▸ **Problem details**
Reproduce all of the material exactly as shown.
##############################
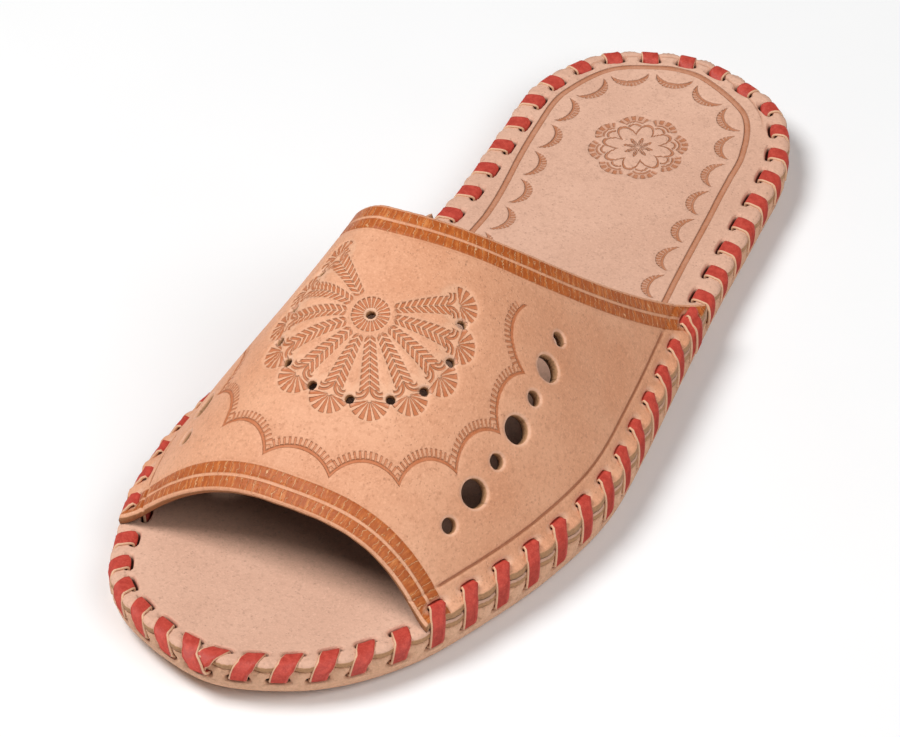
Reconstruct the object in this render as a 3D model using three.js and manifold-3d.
// Open slide of tooled leather, left foot: outsole, insole, upper and the lace that holds
// them. Lengths are millimetres. +Y points to the toe, +X to the inner side of the foot,
// +Z up; the sole stands on z = 0.
import * as THREE from 'three';
import { mergeVertices } from 'three/addons/utils/BufferGeometryUtils.js';
import Module from 'manifold-3d';

const wasm = await Module();
wasm.setup();

// Overall size
const LENGTH = 258;
const WIDTH = 104;

// Layers at the rim, from the ground up
const SOLE_HEIGHT = 8.6;
const INSOLE_THICK = 2.2;
const UPPER_THICK = 2;
const CLEARANCE = 0.3;

// Outsole: turned-up wall with a channel behind it for the lace
const WALL = 2.6;
const FLOOR = 3.2;
const CHANNEL_REACH = 4;

// Rounded lower edge of the outsole: how far it reaches in and up, and its shape between
const EDGE_REACH = 7;
const EDGE_RISE = 5.6;
const EDGE_SHAPE = [
  { inShare: 1, upShare: 0 },
  { inShare: 0.49, upShare: 0.08 },
  { inShare: 0.17, upShare: 0.34 },
  { inShare: 0, upShare: 1 },
];

// Sole profile: spring under the toe, raised waist, rounded heel
const TOE_SPRING = 3;
const TOE_START = 0.83;
const WAIST_LIFT = 1;
const WAIST_FROM = 0.27;
const WAIST_TO = 0.6;
const HEEL_LIFT = 0.8;
const HEEL_START = 0.09;

// Lace and its slits
const LACE_WIDTH = 4.4;
const LACE_THICK = 1.2;
const LACE_EASE = 0.45;
const STITCHES = { toe: 12, side: 13, heel: 22 };
const CORNER_SKIP = 5;
const LOWER_SLIT_HEIGHT = 5.6;
const SLIT_AT_HEEL = 4.8;
const SLIT_AT_TOE = 4.2;
const SLIT_BLEND = 8;
const UPPER_SLIT_RUN = 3.3;

// Upper: a band over the foot
const CROWN_HEIGHT = 50.2;
const CROWN_FALL = 15.3;
const CROWN_CURVE = 12;
const CROWN_SHIFT = 16;
const CROWN_SHIFT_FALL = 14;
const CROWN_SHIFT_MAX = 20;
const CROWN_STATION = 0.615;
const CROWN_SPAN = 60;
const SIDE_FULLNESS = { outer: [2.34, 1.01], inner: [1.9, 0.23] };
const FULLNESS_MIN = 1.3;
const FULLNESS_MAX = 4;
const MARGIN_BEND = 2.5;
const THROAT = { corner: 0.347, peak: 0.572, peakShare: 0.6, power: 1.75 };
const OPENING = { middle: 0.862, corner: 0.87, power: 4 };
const COLUMNS = 24;
const ROWS = 8;

// Punched holes of the upper
const AXIS_X = 2.2;
const ROSETTE_Y = 47.3;
const PIN_RADIUS = 23;
const PIN_STEP = 25.7;
const PINS_PER_SIDE = 5;
const PIN_SIZE = 2.6;
const PIN_SIDES = 6;
const PIN_FORESHORTEN = 0.9;
const ROW_HOLES = 7;
const ROW_PITCH = 9.9;
const ROW_FIRST = 76;
const ROW_OUT = 46.3;
const ROW_BOW = 0.0042;
const ROW_WIDEST = 43;
const ROW_SMALL = 4.2;
const ROW_LARGE = 7.4;
const SMALL_SIDES = 7;
const LARGE_SIDES = 10;

// Outline of the sole, toe to heel. Station is a share of the length ahead of the middle,
// outer and inner are shares of the width from the centre line.
const OUTLINE = [
  { station: 0.5, outer: 0.024, inner: 0.024 },
  { station: 0.478, outer: -0.13, inner: 0.226 },
  { station: 0.443, outer: -0.243, inner: 0.351 },
  { station: 0.381, outer: -0.352, inner: 0.428 },
  { station: 0.304, outer: -0.43, inner: 0.474 },
  { station: 0.223, outer: -0.49, inner: 0.481 },
  { station: 0.13, outer: -0.521, inner: 0.441 },
  { station: 0.029, outer: -0.496, inner: 0.381 },
  { station: -0.079, outer: -0.454, inner: 0.339 },
  { station: -0.195, outer: -0.407, inner: 0.322 },
  { station: -0.31, outer: -0.371, inner: 0.34 },
  { station: -0.397, outer: -0.335, inner: 0.346 },
  { station: -0.462, outer: -0.243, inner: 0.264 },
  { station: -0.488, outer: -0.12, inner: 0.153 },
  { station: -0.5, outer: 0.024, inner: 0.024 },
];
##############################
▸ **Final result**
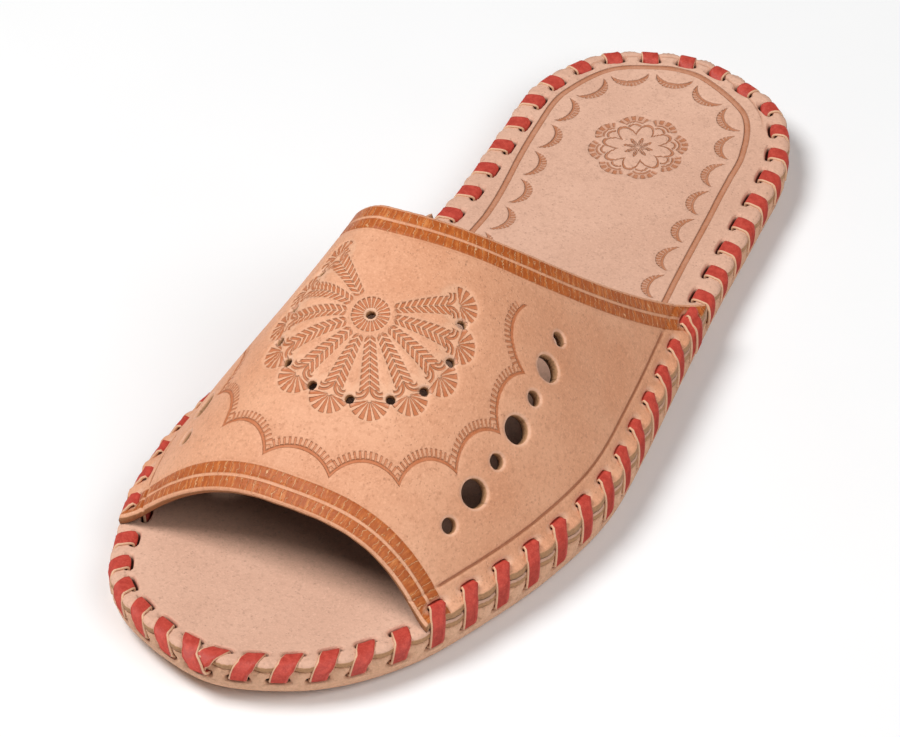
Reconstruct the object in this render as a 3D model using three.js and manifold-3d.
// Open slide of tooled leather, left foot: outsole, insole, upper and the lace that holds
// them. Lengths are millimetres. +Y points to the toe, +X to the inner side of the foot,
// +Z up; the sole stands on z = 0.
import * as THREE from 'three';
import { mergeVertices } from 'three/addons/utils/BufferGeometryUtils.js';
import Module from 'manifold-3d';

const wasm = await Module();
wasm.setup();

// Overall size
const LENGTH = 258;
const WIDTH = 104;

// Layers at the rim, from the ground up
const SOLE_HEIGHT = 8.6;
const INSOLE_THICK = 2.2;
const UPPER_THICK = 2;
const CLEARANCE = 0.3;

// Outsole: turned-up wall with a channel behind it for the lace
const WALL = 2.6;
const FLOOR = 3.2;
const CHANNEL_REACH = 4;

// Rounded lower edge of the outsole: how far it reaches in and up, and its shape between
const EDGE_REACH = 7;
const EDGE_RISE = 5.6;
const EDGE_SHAPE = [
  { inShare: 1, upShare: 0 },
  { inShare: 0.49, upShare: 0.08 },
  { inShare: 0.17, upShare: 0.34 },
  { inShare: 0, upShare: 1 },
];

// Sole profile: spring under the toe, raised waist, rounded heel
const TOE_SPRING = 3;
const TOE_START = 0.83;
const WAIST_LIFT = 1;
const WAIST_FROM = 0.27;
const WAIST_TO = 0.6;
const HEEL_LIFT = 0.8;
const HEEL_START = 0.09;

// Lace and its slits
const LACE_WIDTH = 4.4;
const LACE_THICK = 1.2;
const LACE_EASE = 0.45;
const STITCHES = { toe: 12, side: 13, heel: 22 };
const CORNER_SKIP = 5;
const LOWER_SLIT_HEIGHT = 5.6;
const SLIT_AT_HEEL = 4.8;
const SLIT_AT_TOE = 4.2;
const SLIT_BLEND = 8;
const UPPER_SLIT_RUN = 3.3;

// Upper: a band over the foot
const CROWN_HEIGHT = 50.2;
const CROWN_FALL = 15.3;
const CROWN_CURVE = 12;
const CROWN_SHIFT = 16;
const CROWN_SHIFT_FALL = 14;
const CROWN_SHIFT_MAX = 20;
const CROWN_STATION = 0.615;
const CROWN_SPAN = 60;
const SIDE_FULLNESS = { outer: [2.34, 1.01], inner: [1.9, 0.23] };
const FULLNESS_MIN = 1.3;
const FULLNESS_MAX = 4;
const MARGIN_BEND = 2.5;
const THROAT = { corner: 0.347, peak: 0.572, peakShare: 0.6, power: 1.75 };
const OPENING = { middle: 0.862, corner: 0.87, power: 4 };
const COLUMNS = 24;
const ROWS = 8;

// Punched holes of the upper
const AXIS_X = 2.2;
const ROSETTE_Y = 47.3;
const PIN_RADIUS = 23;
const PIN_STEP = 25.7;
const PINS_PER_SIDE = 5;
const PIN_SIZE = 2.6;
const PIN_SIDES = 6;
const PIN_FORESHORTEN = 0.9;
const ROW_HOLES = 7;
const ROW_PITCH = 9.9;
const ROW_FIRST = 76;
const ROW_OUT = 46.3;
const ROW_BOW = 0.0042;
const ROW_WIDEST = 43;
const ROW_SMALL = 4.2;
const ROW_LARGE = 7.4;
const SMALL_SIDES = 7;
const LARGE_SIDES = 10;

// Outline of the sole, toe to heel. Station is a share of the length ahead of the middle,
// outer and inner are shares of the width from the centre line.
const OUTLINE = [
  { station: 0.5, outer: 0.024, inner: 0.024 },
  { station: 0.478, outer: -0.13, inner: 0.226 },
  { station: 0.443, outer: -0.243, inner: 0.351 },
  { station: 0.381, outer: -0.352, inner: 0.428 },
  { station: 0.304, outer: -0.43, inner: 0.474 },
  { station: 0.223, outer: -0.49, inner: 0.481 },
  { station: 0.13, outer: -0.521, inner: 0.441 },
  { station: 0.029, outer: -0.496, inner: 0.381 },
  { station: -0.079, outer: -0.454, inner: 0.339 },
  { station: -0.195, outer: -0.407, inner: 0.322 },
  { station: -0.31, outer: -0.371, inner: 0.34 },
  { station: -0.397, outer: -0.335, inner: 0.346 },
  { station: -0.462, outer: -0.243, inner: 0.264 },
  { station: -0.488, outer: -0.12, inner: 0.153 },
  { station: -0.5, outer: 0.024, inner: 0.024 },
];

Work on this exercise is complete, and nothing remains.